Find the lines of data that contain the string "body", then list them.
-- Begin --
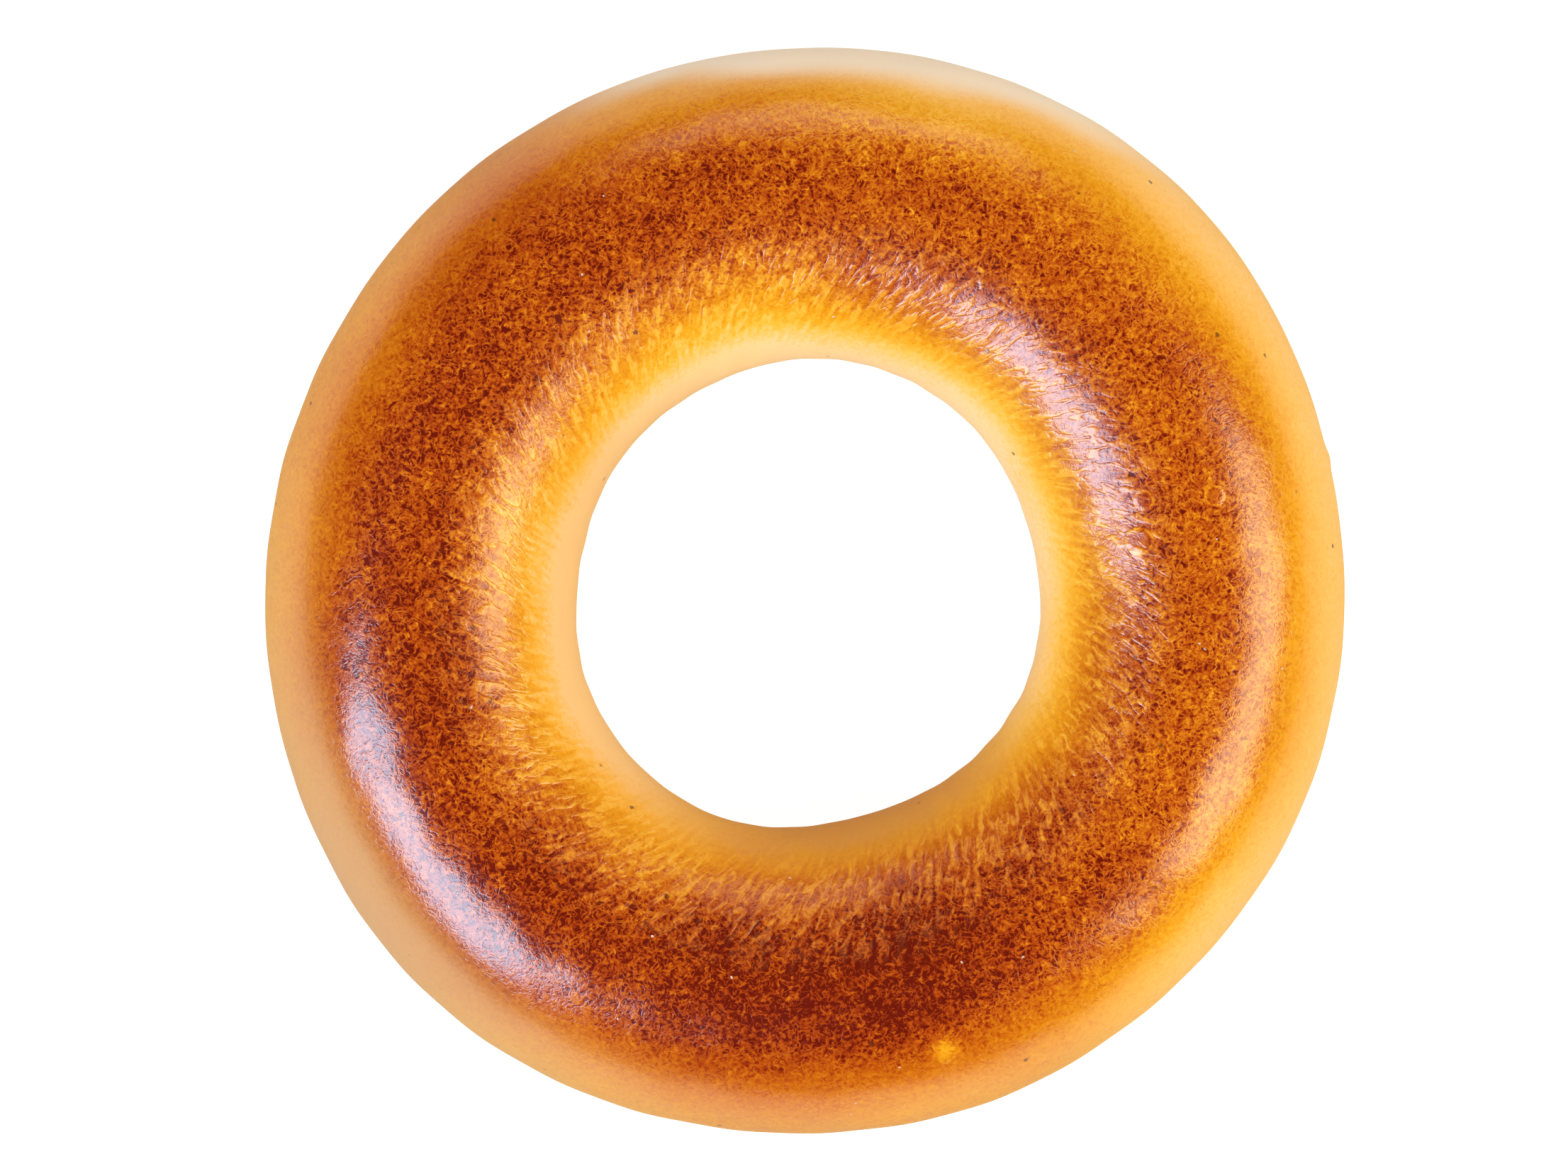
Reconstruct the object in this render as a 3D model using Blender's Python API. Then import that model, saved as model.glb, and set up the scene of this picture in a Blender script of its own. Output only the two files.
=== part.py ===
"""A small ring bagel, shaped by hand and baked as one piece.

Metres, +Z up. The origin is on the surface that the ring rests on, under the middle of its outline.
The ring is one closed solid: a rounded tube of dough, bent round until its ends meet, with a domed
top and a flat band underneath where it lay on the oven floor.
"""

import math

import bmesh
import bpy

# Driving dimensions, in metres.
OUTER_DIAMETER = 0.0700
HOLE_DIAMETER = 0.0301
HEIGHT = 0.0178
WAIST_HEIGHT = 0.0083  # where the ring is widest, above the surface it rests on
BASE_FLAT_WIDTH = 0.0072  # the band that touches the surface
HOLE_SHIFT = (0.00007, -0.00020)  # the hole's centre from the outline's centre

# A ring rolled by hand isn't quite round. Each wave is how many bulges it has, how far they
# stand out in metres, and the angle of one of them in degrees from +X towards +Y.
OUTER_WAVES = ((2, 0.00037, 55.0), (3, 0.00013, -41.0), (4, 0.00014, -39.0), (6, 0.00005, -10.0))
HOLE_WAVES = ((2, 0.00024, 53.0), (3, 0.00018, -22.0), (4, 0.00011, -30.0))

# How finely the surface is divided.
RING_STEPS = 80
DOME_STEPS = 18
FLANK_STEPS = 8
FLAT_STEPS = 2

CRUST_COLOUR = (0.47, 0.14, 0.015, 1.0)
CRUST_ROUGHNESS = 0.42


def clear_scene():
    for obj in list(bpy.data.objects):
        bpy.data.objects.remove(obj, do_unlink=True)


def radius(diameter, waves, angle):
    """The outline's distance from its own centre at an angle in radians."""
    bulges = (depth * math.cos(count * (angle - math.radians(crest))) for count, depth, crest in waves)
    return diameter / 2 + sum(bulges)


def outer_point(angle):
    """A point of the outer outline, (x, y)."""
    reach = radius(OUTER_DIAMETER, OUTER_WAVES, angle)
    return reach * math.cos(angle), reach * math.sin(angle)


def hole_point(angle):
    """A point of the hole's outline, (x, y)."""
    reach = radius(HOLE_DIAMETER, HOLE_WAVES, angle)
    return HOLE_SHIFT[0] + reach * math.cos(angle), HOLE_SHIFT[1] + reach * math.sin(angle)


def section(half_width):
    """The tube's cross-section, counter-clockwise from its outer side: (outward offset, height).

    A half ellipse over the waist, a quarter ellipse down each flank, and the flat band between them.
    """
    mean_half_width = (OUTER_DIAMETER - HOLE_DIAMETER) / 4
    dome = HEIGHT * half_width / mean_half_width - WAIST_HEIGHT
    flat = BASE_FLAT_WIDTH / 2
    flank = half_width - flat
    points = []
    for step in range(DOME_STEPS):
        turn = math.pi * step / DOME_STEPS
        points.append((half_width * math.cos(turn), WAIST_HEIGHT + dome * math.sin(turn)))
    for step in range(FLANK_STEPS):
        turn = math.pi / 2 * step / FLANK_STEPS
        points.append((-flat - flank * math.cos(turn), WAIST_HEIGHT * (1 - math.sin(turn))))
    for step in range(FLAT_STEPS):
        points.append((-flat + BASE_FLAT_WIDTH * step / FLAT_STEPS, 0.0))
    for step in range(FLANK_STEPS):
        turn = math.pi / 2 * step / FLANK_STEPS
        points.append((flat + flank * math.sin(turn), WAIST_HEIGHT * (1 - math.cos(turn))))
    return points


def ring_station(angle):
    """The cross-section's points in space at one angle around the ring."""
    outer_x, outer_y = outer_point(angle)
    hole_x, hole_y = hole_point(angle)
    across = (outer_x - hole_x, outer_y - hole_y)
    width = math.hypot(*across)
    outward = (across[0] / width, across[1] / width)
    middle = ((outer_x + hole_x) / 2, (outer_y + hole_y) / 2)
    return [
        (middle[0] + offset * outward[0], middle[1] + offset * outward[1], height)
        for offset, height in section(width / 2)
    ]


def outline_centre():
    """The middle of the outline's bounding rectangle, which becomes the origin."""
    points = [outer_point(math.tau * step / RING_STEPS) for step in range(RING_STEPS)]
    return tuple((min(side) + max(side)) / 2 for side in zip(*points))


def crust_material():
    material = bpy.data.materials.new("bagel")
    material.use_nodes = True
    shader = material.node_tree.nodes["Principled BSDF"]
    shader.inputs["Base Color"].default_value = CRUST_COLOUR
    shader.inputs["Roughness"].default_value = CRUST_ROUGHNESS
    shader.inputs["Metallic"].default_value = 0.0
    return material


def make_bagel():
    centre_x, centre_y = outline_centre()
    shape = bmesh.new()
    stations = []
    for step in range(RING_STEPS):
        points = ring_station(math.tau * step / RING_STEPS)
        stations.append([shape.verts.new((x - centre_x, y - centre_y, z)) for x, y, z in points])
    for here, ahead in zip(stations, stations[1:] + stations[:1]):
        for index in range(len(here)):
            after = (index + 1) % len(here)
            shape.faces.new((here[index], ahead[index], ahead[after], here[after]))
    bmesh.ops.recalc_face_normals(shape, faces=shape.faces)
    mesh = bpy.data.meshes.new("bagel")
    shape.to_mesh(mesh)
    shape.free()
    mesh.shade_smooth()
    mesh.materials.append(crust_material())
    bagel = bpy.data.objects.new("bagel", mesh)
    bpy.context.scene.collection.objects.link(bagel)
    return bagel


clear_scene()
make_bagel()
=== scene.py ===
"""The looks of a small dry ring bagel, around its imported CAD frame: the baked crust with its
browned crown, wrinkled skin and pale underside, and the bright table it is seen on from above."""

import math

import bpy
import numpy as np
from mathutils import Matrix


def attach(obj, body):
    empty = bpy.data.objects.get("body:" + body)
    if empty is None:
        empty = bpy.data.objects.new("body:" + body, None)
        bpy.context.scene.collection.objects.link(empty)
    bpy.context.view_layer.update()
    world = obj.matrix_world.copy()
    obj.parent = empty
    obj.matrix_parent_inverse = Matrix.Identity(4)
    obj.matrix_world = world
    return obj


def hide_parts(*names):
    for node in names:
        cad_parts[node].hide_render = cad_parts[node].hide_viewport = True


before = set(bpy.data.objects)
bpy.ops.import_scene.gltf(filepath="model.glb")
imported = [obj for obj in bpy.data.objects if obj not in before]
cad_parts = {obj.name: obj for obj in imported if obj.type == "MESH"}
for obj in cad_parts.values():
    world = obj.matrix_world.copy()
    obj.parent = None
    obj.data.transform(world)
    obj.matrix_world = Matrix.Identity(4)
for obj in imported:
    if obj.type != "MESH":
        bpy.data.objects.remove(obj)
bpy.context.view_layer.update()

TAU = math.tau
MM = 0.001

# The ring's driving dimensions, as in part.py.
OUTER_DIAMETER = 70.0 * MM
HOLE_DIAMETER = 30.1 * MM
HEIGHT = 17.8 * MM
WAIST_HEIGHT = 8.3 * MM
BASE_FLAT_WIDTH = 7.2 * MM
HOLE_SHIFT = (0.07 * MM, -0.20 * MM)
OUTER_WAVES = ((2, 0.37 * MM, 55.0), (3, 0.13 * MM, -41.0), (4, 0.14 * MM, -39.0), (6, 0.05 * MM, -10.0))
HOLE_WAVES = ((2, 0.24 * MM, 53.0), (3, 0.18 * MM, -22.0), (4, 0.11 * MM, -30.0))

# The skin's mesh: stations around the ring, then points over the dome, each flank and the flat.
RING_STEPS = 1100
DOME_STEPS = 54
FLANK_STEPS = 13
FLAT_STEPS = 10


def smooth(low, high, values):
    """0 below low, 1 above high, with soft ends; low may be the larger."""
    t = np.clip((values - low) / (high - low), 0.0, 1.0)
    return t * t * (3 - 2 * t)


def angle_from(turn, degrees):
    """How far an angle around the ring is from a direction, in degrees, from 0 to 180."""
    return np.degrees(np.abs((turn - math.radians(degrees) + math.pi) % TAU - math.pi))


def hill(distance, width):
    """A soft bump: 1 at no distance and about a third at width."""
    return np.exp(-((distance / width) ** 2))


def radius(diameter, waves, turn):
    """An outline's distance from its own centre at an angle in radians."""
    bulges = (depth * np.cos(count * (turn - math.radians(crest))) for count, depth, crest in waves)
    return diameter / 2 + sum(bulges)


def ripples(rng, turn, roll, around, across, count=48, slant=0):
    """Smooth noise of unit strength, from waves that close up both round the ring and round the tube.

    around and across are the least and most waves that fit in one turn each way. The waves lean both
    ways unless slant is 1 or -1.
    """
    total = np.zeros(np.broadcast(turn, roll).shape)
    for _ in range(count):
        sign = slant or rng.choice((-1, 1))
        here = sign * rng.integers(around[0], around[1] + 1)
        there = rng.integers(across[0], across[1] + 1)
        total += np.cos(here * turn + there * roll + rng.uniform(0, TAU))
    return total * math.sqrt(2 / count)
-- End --
*Result of this task:*
def attach(obj, body):
    empty = bpy.data.objects.get("body:" + body)
        empty = bpy.data.objects.new("body:" + body, None)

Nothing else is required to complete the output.